The part of all this that we Self-Sufficient, rugged, individualistic Americans missed was this: that we are social animals. The Wiki defines self-sufficient this way—

 “Self-sufficiency is the state of not requiring any aid, support, or interaction, for survival….”

 —and while that sounds very much like a noble thing, when it all boils down in the iron kettle over the hickory fire is that somebody, be it Corporate America or some self-sufficiency guru, was able to hype this and sell each of us a food grinder, each of us a loom, each of us pottery making classes. While nobody can argue that farm fresh eggs are better for man AND chicken than battery farmed eggs, it’s clear that my generation was retailed, even as we protested being sold. But that’s not the crux of this.

Human life is intelligently designed to MAKE us dependent on one another. The job of surviving, of simply existing in this 3-D world of effects, is just too big. Even in our most equitable (and now considered primitive!) social models—the hunter/gatherers—cooperation was necessary to survive. They had to think of themselves as a member of the group, as within the larger community.
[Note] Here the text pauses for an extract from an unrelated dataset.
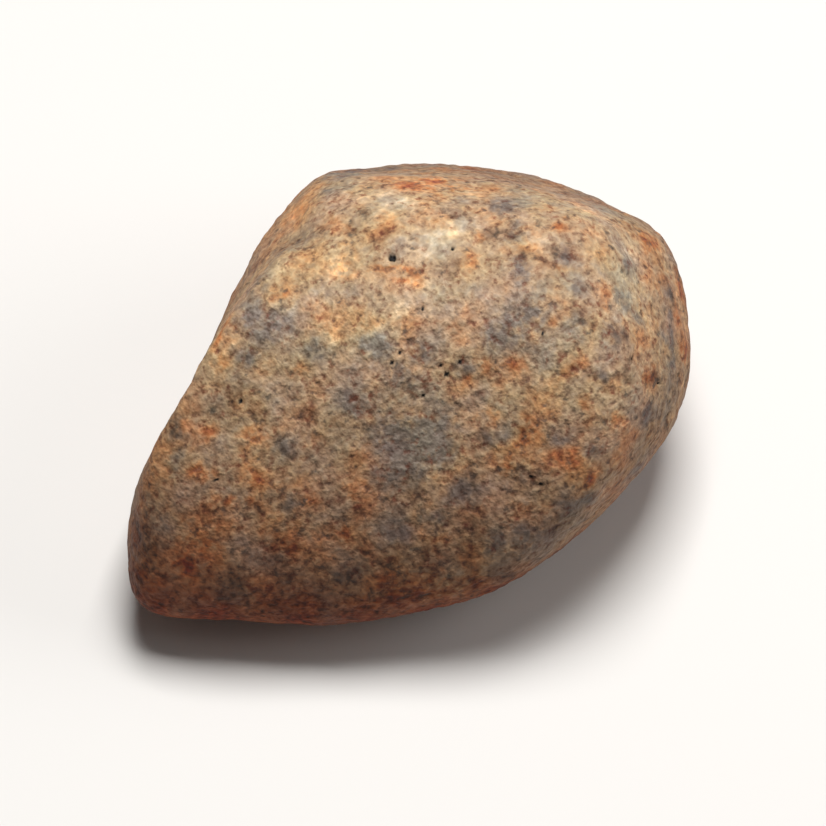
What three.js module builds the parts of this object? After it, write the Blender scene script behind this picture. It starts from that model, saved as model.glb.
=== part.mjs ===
// A wind-smoothed stony meteorite (chondrite), 35 mm long, found as one loose stone.
//
// It is a blunt wedge: pointed and low at the -X end, high and broad at the +X end, with a
// sloping plateau towards -Y, a nearly level upper facet, a steep far side and a gently
// domed belly that comes to rest on one small flat spot. Everything is one solid.
//
// Millimetres, +Z up. The origin lies at the bottom centre of the stone's box, with the
// flat spot in the plane z = 0 and the long axis along X.

import * as THREE from 'three';
import { mergeVertices } from 'three/addons/utils/BufferGeometryUtils.js';

// ---------------------------------------------------------------- driving dimensions

const HEART = new THREE.Vector3(0.95, -0.4, 7.95); // the inner point that facets are measured from
const GRID = 28; // squares along each edge of the cube that is blown up into the stone
const PROPORTIONS = new THREE.Vector3(1.25, 1.0, 0.75); // spreads the squares evenly over the stone

const WORN = 12; // how tightly worn facets meet: higher is sharper
const CRISP = 36; // the same for the fresh breaks

// Facets worn round by wind and sand: [azimuth, elevation] of the outward normal in degrees,
// azimuth counted from +X towards +Y, and distance from the heart in mm.
const WORN_FACETS = {
  plateau: [-130, 48, 8.9],
  upperFacet: [-154, 84, 10.9],
  upperBack: [56, 70, 12.0],
  rightShoulder: [-39, 42, 14.2],
  noseTop: [176, 20, 18.2],
  lowerRight: [-76, 8, 13.1],
  brow: [-129, 24, 10.4],

  noseTip: [148, -10, 18.4],
  noseSide: [130, 1, 13.7],
  farLeftTop: [83, 33, 15.3],
  farTop: [57, 36, 12.5],
  farRightTop: [33, 33, 12.5],
  rightCorner: [-3, 23, 17.8],
  rightEnd: [-25, 7, 16.3],
  rightLower: [-40, -6, 16.3],
  frontRight: [-78, -24, 12.0],
  frontMiddle: [-103, -33, 13.4],
  frontLeft: [-125, -35, 12.25],
  frontWall: [-128, -6, 13.9],

  belly: [0, -90, 8.5],
  bellyFront: [-92, -72, 9.5],
  bellyBack: [84, -68, 9.8],
  bellyNose: [172, -79, 9.8],
  bellyEnd: [-8, -74, 10.0],
  skirtBack: [80, -30, 12.8],
  skirtEnd: [-5, -38, 14.8],
  skirtFront: [-110, -44, 13.6],
};

// The younger breaks on the far left, which still have a sharp edge against the plateau.
const FRESH_FACETS = {
  breakFace: [107.5, 31, 11.7],
  farLeftWall: [115.5, 11, 10.65],
};

// Shallow hollows (minus) and swells (plus): place in mm from the heart, radius and rise in mm.
const SWELLS = [
  { at: [-12.0, 4.4, 6.5], radius: 2.4, rise: -0.6 }, // waist of the far left edge
  { at: [-2.3, 7.2, 10.2], radius: 1.1, rise: -0.5 }, // bite in the rim of the break
  { at: [5.5, 11.6, 0.5], radius: 3.4, rise: -0.45 }, // thumbprint on the back
  { at: [14.6, -3.0, -2.6], radius: 3.0, rise: -0.35 }, // thumbprint on the blunt end
  { at: [-2.0, -10.6, -3.6], radius: 2.6, rise: -0.3 }, // dent under the front wall
];

// Long, low undulations: direction [azimuth, elevation], wavelength and rise in mm, phase in degrees.
const RIPPLES = [
  { along: [20, 10], length: 13.0, rise: 0.12, phase: 40 },
  { along: [95, -25], length: 10.5, rise: 0.11, phase: 200 },
  { along: [-50, 35], length: 9.0, rise: 0.09, phase: 310 },
  { along: [150, 50], length: 7.5, rise: 0.07, phase: 75 },
  { along: [60, -60], length: 6.2, rise: 0.06, phase: 160 },
];
const CALM_LEVEL = -8.2; // mm from the heart: the height at which the belly has no undulation
const CALM_REACH = 2.6; // mm above that level within which it fades in

// ---------------------------------------------------------------- the stone's surface

const radians = THREE.MathUtils.degToRad;

function unit(azimuth, elevation) {
  const a = radians(azimuth);
  const e = radians(elevation);
  return new THREE.Vector3(Math.cos(a) * Math.cos(e), Math.sin(a) * Math.cos(e), Math.sin(e));
}

function planes(facets) {
  return Object.values(facets).map(([azimuth, elevation, distance]) =>
    unit(azimuth, elevation).divideScalar(distance));
}

const wornPlanes = planes(WORN_FACETS);
const freshPlanes = planes(FRESH_FACETS);
const swells = SWELLS.map(({ at, radius, rise }) => ({ at: new THREE.Vector3(...at), radius, rise }));
const ripples = RIPPLES.map(({ along, length, rise, phase }) =>
  ({ wave: unit(...along).multiplyScalar((2 * Math.PI) / length), rise, phase: radians(phase) }));

// Sum of (direction . normal / distance) ^ power: 1 on a lone facet, more near an edge.
function crowding(direction, facetPlanes, power) {
  return facetPlanes.reduce((sum, p) => sum + Math.max(0, direction.dot(p)) ** power, 0);
}

// Distance from the heart to the faceted body, with its edges rounded.
function facetedRadius(direction) {
  const worn = crowding(direction, wornPlanes, WORN) ** (1 / WORN);
  return (worn ** CRISP + crowding(direction, freshPlanes, CRISP)) ** (-1 / CRISP);
}

// Swells, hollows and undulations, as a height along the ray from the heart.
function relief(place) {
  let height = 0;
  for (const { at, radius, rise } of swells) {
    height += rise * Math.exp(-place.distanceToSquared(at) / (2 * radius * radius));
  }
  const calm = 1 - Math.exp(-(((place.z - CALM_LEVEL) / CALM_REACH) ** 2));
  for (const { wave, rise, phase } of ripples) {
    height += calm * rise * Math.sin(place.dot(wave) + phase);
  }
  return height;
}

// The surface point in a direction from the heart. Where the belly would pass below z = 0,
// the point slides up its own ray to that plane, which leaves the flat spot.
function surfacePoint(direction) {
  const radius = facetedRadius(direction);
  const full = radius + relief(direction.clone().multiplyScalar(radius));
  const toFloor = direction.z < 0 ? HEART.z / -direction.z : Infinity;
  const point = direction.clone().multiplyScalar(Math.min(full, toFloor)).add(HEART);
  if (full > toFloor) point.z = 0;
  return point;
}

function stoneGeometry() {
  const box = new THREE.BoxGeometry(2, 2, 2, GRID, GRID, GRID);
  box.deleteAttribute('normal');
  box.deleteAttribute('uv');
  const geometry = mergeVertices(box);
  const position = geometry.getAttribute('position');
  const even = (t) => Math.tan((t * Math.PI) / 4); // keeps squares near the cube's edges from shrinking
  for (let i = 0; i < position.count; i += 1) {
    const corner = new THREE.Vector3(position.getX(i), position.getY(i), position.getZ(i));
    const direction = new THREE.Vector3(even(corner.x), even(corner.y), even(corner.z));
    const point = surfacePoint(direction.multiply(PROPORTIONS).normalize());
    position.setXYZ(i, point.x, point.y, point.z);
  }
  geometry.computeVertexNormals();
  return geometry;
}

const weatheredStone = new THREE.MeshStandardMaterial({
  color: 0x9b7a5e, // desert-weathered chondrite: tan and rust brown over grey
  roughness: 0.78,
  metalness: 0.0,
});

const stone = new THREE.Mesh(stoneGeometry(), weatheredStone);
stone.name = 'meteorite_stone';

const meteorite = new THREE.Group();
meteorite.add(stone);

export default meteorite;
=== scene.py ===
"""A desert-weathered stony meteorite (chondrite), 35 mm long, on a pale studio floor.

The stone is one piece: a skin worked out with numpy on six joined grids, from the same worn
facets as the solid that it replaces, with grain, lumps and pinhole pits carved into it.
Lengths in the tables are millimetres; meshes are metres.
"""

import math

import bpy
import numpy as np
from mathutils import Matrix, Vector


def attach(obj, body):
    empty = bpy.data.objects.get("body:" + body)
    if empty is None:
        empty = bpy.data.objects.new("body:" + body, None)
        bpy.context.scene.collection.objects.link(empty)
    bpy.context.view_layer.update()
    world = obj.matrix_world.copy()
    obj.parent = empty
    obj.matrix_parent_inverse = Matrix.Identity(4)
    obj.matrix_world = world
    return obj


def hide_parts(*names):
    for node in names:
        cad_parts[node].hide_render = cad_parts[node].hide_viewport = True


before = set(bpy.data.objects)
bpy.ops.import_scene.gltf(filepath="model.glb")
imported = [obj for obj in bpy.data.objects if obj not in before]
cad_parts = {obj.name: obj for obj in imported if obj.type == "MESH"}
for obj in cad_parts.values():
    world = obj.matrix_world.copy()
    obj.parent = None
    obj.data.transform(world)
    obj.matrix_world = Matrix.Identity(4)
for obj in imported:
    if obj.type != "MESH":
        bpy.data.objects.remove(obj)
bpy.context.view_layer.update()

MM = 0.001

# ------------------------------------------------------------------ the stone's form

HEART = np.array([0.95, -0.4, 7.95])  # the inner point that facets are measured from
SQUARES = np.array([176, 126, 86])  # grid squares along X, Y and Z of the cube that becomes the stone
PROPORTIONS = np.array([1.25, 1.0, 0.75])  # spreads the squares evenly over the stone

WORN = 12  # how tightly worn facets meet: higher is sharper
CRISP = 36  # the same for the fresh breaks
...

Competition was considered insane or sport until the innovation of agriculture allowed us to be able to store food and thereby threaten the rest of us with starvation.

All That Is/God/the Universe knew we’d be at each other’s throats with ego-ic judgments and an entire litany of other sins and that if we weren’t having to bank our survival on our fellow man we’d have blown this planet to smithereens a long time ago. We’re engineered as community beings. I’m happy that the current planetary shift is teasing out those values and beliefs we hold dear that run counter to the idea of being gathered. Jesus showed us how to think of it; in what is known as “The Lord’s Prayer” we find the personal pronouns to be plural—“our,” “us.” Do you think “US-sufficiency” could catch on?